The icing on the cake is that those questions are a useful gauge to make sure that I’m appropriately scaffolding the concepts I teach.

Next time, here’s how I’ll lay it out:

  • 6 question quizzes cover 2-3 readings each, and I tell them ahead of time which readings are best for which categories of question
    • For example, “Keyword questions should come from Bledsoe 2002 or Johnson-Hanks 2006; Writing Techniques questions should come from Johnson-Hanks 2006 or Sokolovsky and Cohen 2009”
  • Questions
    • 5 categories of questions: 1 “main point” question, 2 “keyword” questions, 1 “course concept” question, 1 “writing techniques” question*, 1 “comparison between readings” question
      • Questions should pull out the most useful points from each category
    • Multiple Choice (3 answers) or True/False
    • No trick questions
  • Group work
    • Each student contributes at least two questions to their group’s Google Doc, and they collaborate there (preferably using the chat feature) to choose and edit the best 6 questions (where I can see version and chat history to confirm everyone posted questions).
    • Each group needs to submit their questions and answers before class so that I can add them to the day’s Powerpoint. Answer keys should include a very short summary of who wrote which question, and who did what administrative (printing, organizing, editing) work.
    • Students are responsible for printing

This time, I included an individual annotation grade as part of the assignment (I walked around the room and checked off that they had annotated the readings covered in the quiz). But I felt like I left in a lot of room for BS, so I’ll probably do annotation checking differently next time.

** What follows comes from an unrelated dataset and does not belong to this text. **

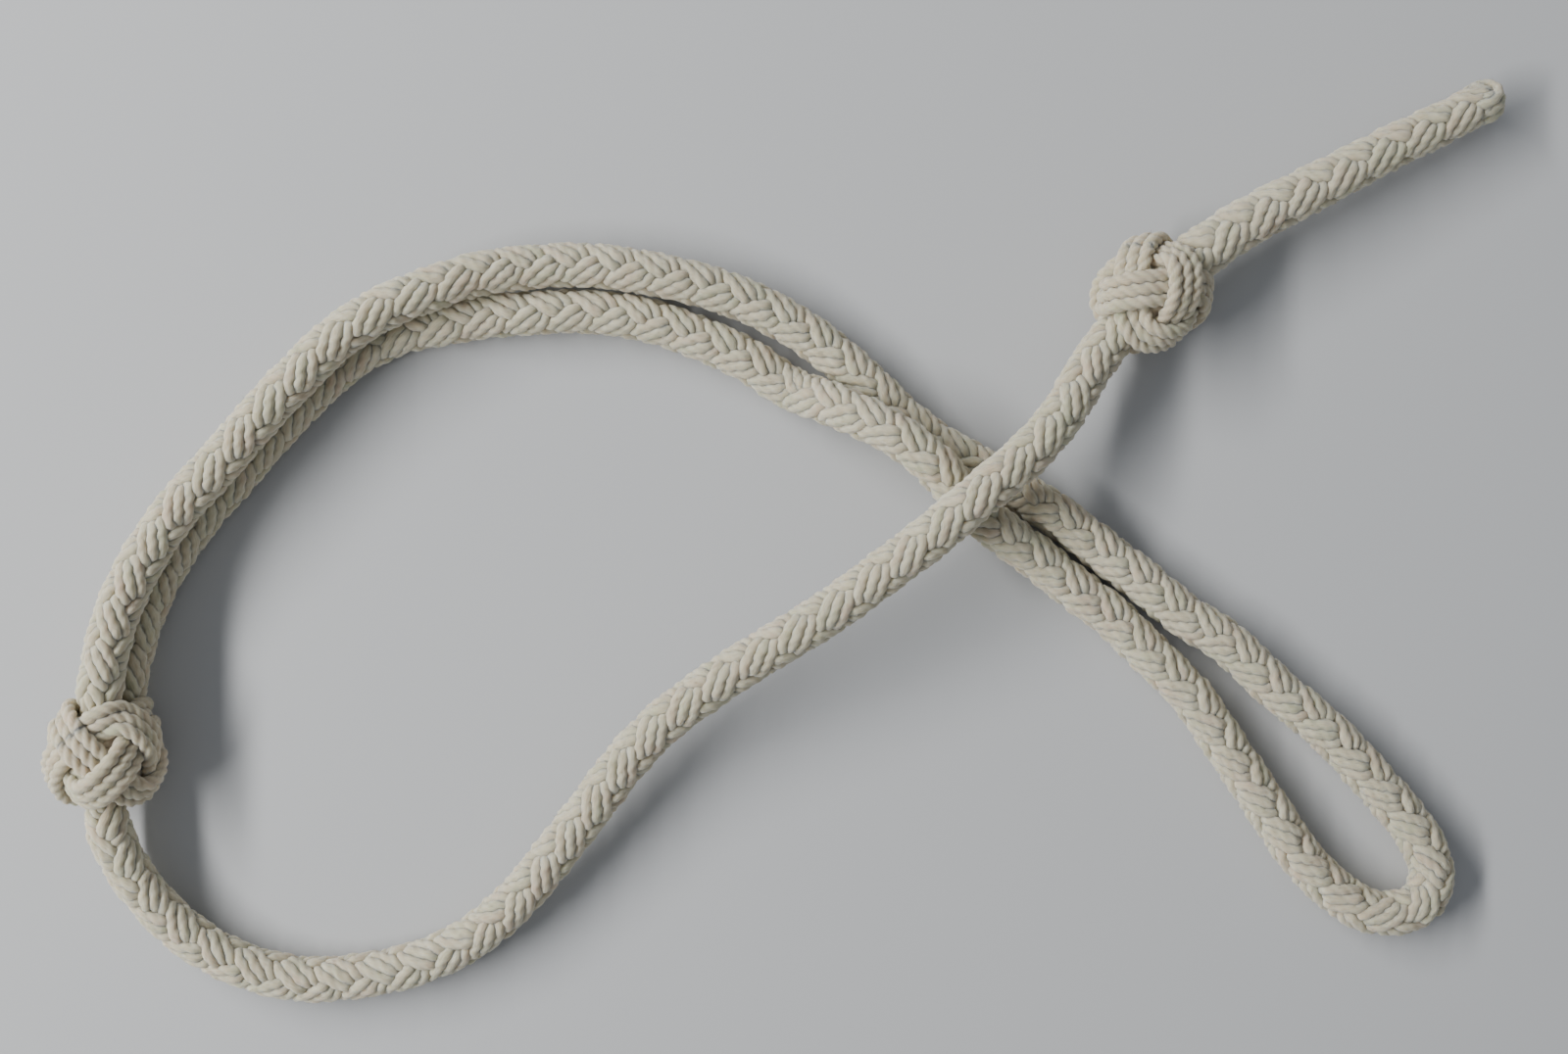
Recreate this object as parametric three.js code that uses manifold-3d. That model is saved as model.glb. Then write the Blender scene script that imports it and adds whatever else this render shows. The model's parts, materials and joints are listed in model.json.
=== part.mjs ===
// A hand-braided cotton rope halter, laid out on a flat surface.
//
// One round braid is doubled back on itself into a long eye. A base knot gathers the two legs of the eye,
// and a toggle knot near the other end is the ball that the eye slips over. Beyond it hangs a short tail.
// Millimetres, +Z up, the surface at z = 0, and the origin under the middle of the outline.

import * as THREE from "three";
import { mergeVertices } from "three/addons/utils/BufferGeometryUtils.js";
import Module from "manifold-3d";

const wasm = await Module();
wasm.setup();

// ---------------------------------------------------------------- driving dimensions

const BRAID_D = 11.2; // the round braid of four strands
const TAIL_D = 12.4; // the same braid, worked looser beyond the toggle knot
const KNOT_CORD_D = 4.0; // the cord that both knots are wound from
const SEIZING_T = 1.2; // the twine that binds the legs inside the base knot
const SEIZING_W = 4.0;
const SEIZING_AT = 1.2; // how far up the legs it starts
const BASE_KNOT_ACROSS = 32.2; // knots, measured flat on the surface
const BASE_KNOT_ALONG = 28.2;
const TOGGLE_KNOT_ACROSS = 30.0;
const TOGGLE_KNOT_ALONG = 28.4;
const CROWN_LENGTH = 9.0; // the rounded end of the tail
const CROWN_ROUNDING = 0.8; // how far its end stands out, as a share of its radius

const FIT_GAP = 0.3; // between solids that touch
const LEG_GAP = 0.7; // between the two legs, which turn over each other
const LIFT = 0.2; // fuzz that holds the braid off the surface
const SEAT = 0.5; // how far a knot's underside is pressed flat

const EYE_SWING = 20; // degrees each way that the eye's end bends
const DOME_SHARE = 0.96; // a rounded end just inside the faceted tube, as a share of the tube's radius
const CUP_SHARE = 0.56; // how far a cupped end stands back from the middle of the dome in it
const TAIL_PIVOT_OUT = 1.0; // how far outside the toggle knot the tail bends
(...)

I did four Group Led Reading Quizzes over 10 weeks this quarter, and I had them all exchange quizzes and take them at the same time. Next time, I think I’d rather have one group lead at a time, but have a quiz every week.

There were plenty of other take-aways at the end of this year (my first full academic year as a professor since completing my PhD!), but this one has the benefit of being easy to replicate, low-prep, and particularly good for new classes (or old classes with a lot of new readings). Hope someone else can get some use out of the idea, too!

* Because I ask students to write ethnographically at the end of the class, I ask them to pay attention to the writing techniques in everything they read and later experiment with applying some of them.